Sejarah Tanah Luwu sudah berawal jauh sebelum masa pemerintahan Hindia Belanda bermula. Sebelumnya Luwu telah menjadi sebuah kerajaan yang mewilayahi Tanah Toraja (Makale, Rantepao) Sulawesi Selatan, Kolaka (Sulawesi Tenggara) dan Poso (Sulawesi Tengah). Hal sejarah Luwu ini dikenal pula dengan nama tanah Luwu yang dihubungkan dengan nama La Galigo dan Sawerigading.

Setelah Belanda menundukkan Luwu, mematahkan perlawanan Luwu pada pendaratan tentara Belanda yang di tantang oleh hulubalang Kerajaa Luwu Andi Tadda bersama dengan laskarnya di Ponjalae pantai Palopo pada tahun 1905. Belanda selanjutnya mebangun sarana dan prasarana untuk memenuhi keperluan pemerintah penjajah di seluruh wilayah kerajaan Luwu mulai dari Selatan, Pitumpanua ke Utara Poso. Dan dari Tenggara Kolaka (Mengkongga) ke Barat Tator. Pada Pemerintahan Hindia Belanda, sistem pemerintahan di Luwu dibagi atas dua tingkatan pemerintahan, yaitu:

  • Pemerintahan tingkat tinggi dipegang langsung oleh Pihak Belanda.
  • Pemerintahan tingkat rendah dipegang oleh Pihak Swapraja.

Dengan terjadinya sistem pemerintahan dualisme dalam tata pemerintahan di Luwu pada masa itu, pemerintahan tingkat tinggi dipegang oleh Hindia Belanda, dan yang tingkat rendah dipegang oleh Swapraja tetapi tetap masih diatur oleh Belanda, namun secara de jure Pemerintahan Swapraja tetap ada. Menyusul setelah Belanda berkuasa penuh di Luwu, maka wilayah Kerajaan Luwu mulai diperkecil, dan dipecah sesuai dengan kehendak dan kepentingan Belanda, yaitu:

  • Poso (yang masuk Sulawesi Tengah sekarang) yang semula termasuk daerah Kerajaan Luwu dipisahkan, dan dibentuk satu Afdeling.
  • Distrik Pitumpanua (sekarang Kecamatan Pitumpanua dan Keera) dipisah dan dimasukkan kedalam wilayah kekuasaan Wajo.
  • Kemudian dibentuk satu afdeling di Luwu yang dikepalai oleh seorang Asisten Residen yang berkedudukan di Palopo.

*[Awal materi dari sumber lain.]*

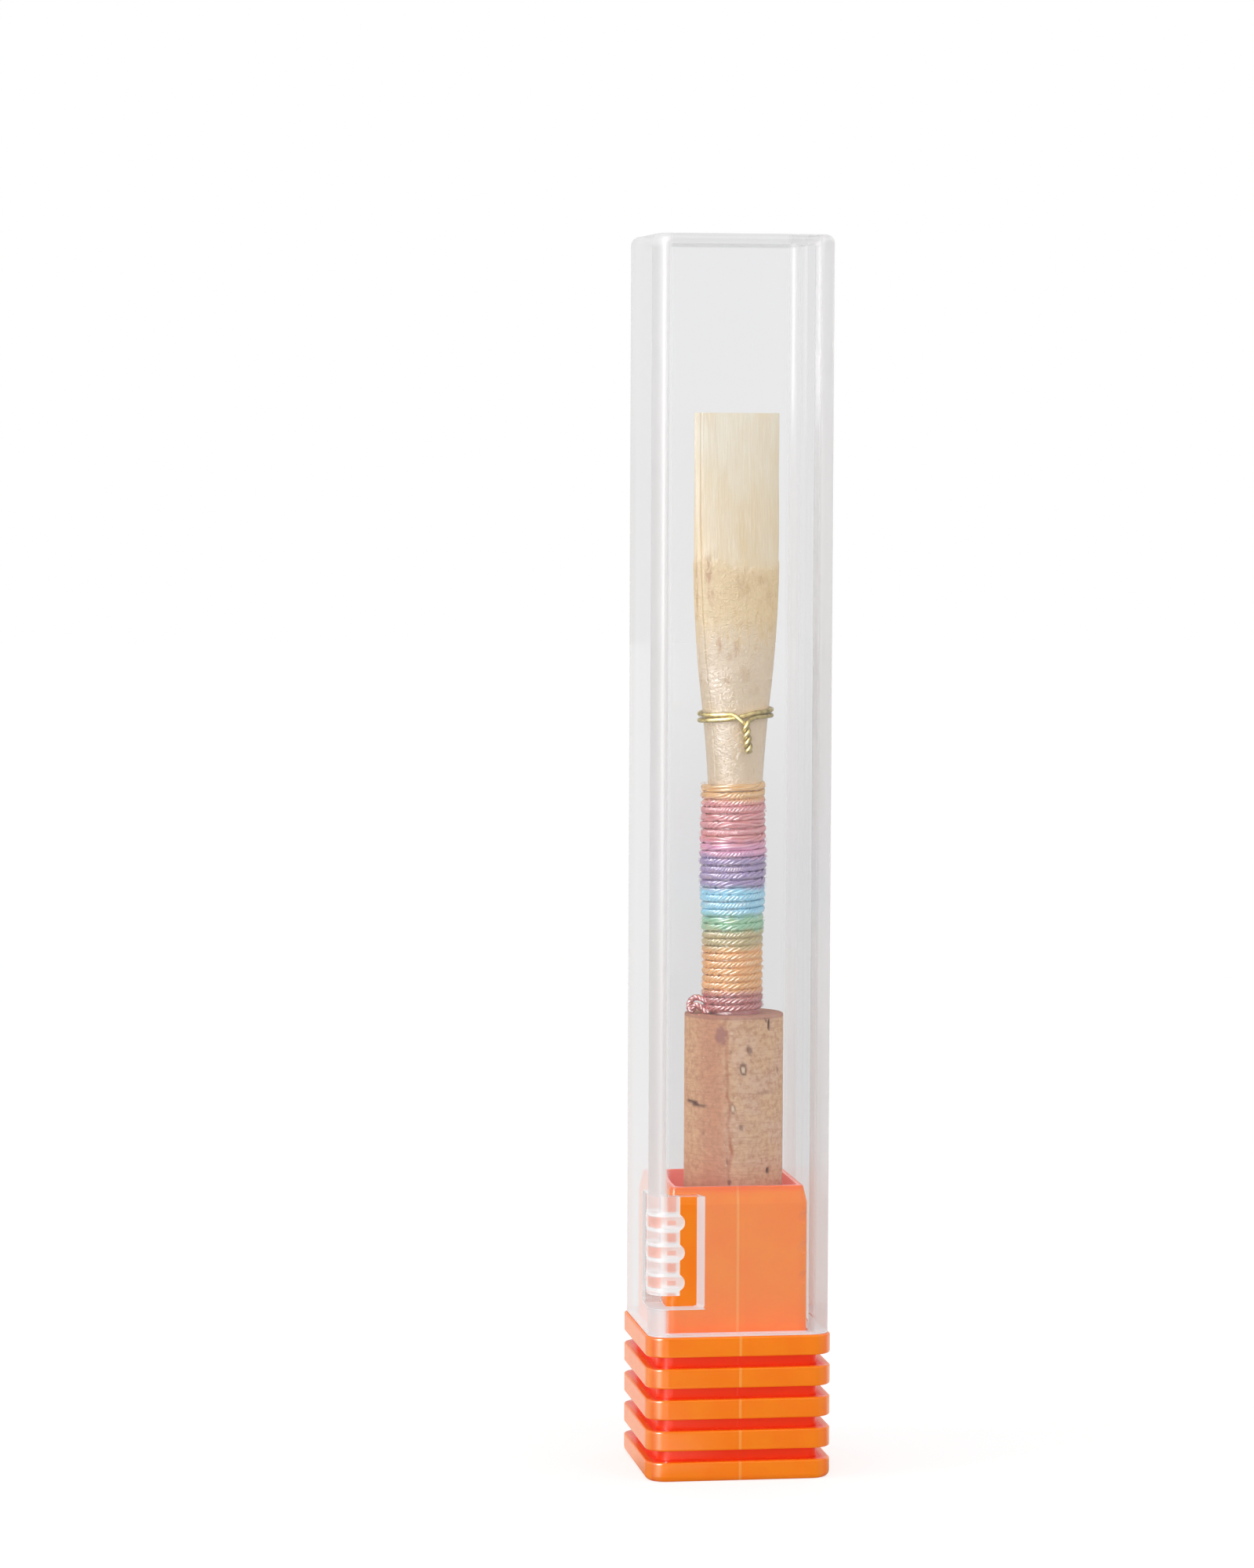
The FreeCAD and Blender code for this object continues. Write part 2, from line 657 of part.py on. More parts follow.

Selanjutnya Afdeling Luwu dibagi menjadi 5 (lima) Onder Afdeling, yaitu:

  • Onder Afdeling Palopo, dengan ibukotanya Palopo.
  • Onder Afdeling Makale, dengan ibukotanya Makale.
  • Onder Afdeling Masamba, dengan ibukotanya Masamba.
  • Onder Afdeling Malili, dengan ibukotanya Malili.
  • Onder Afdeling Mekongga, dengan ibukotanya Kolaka.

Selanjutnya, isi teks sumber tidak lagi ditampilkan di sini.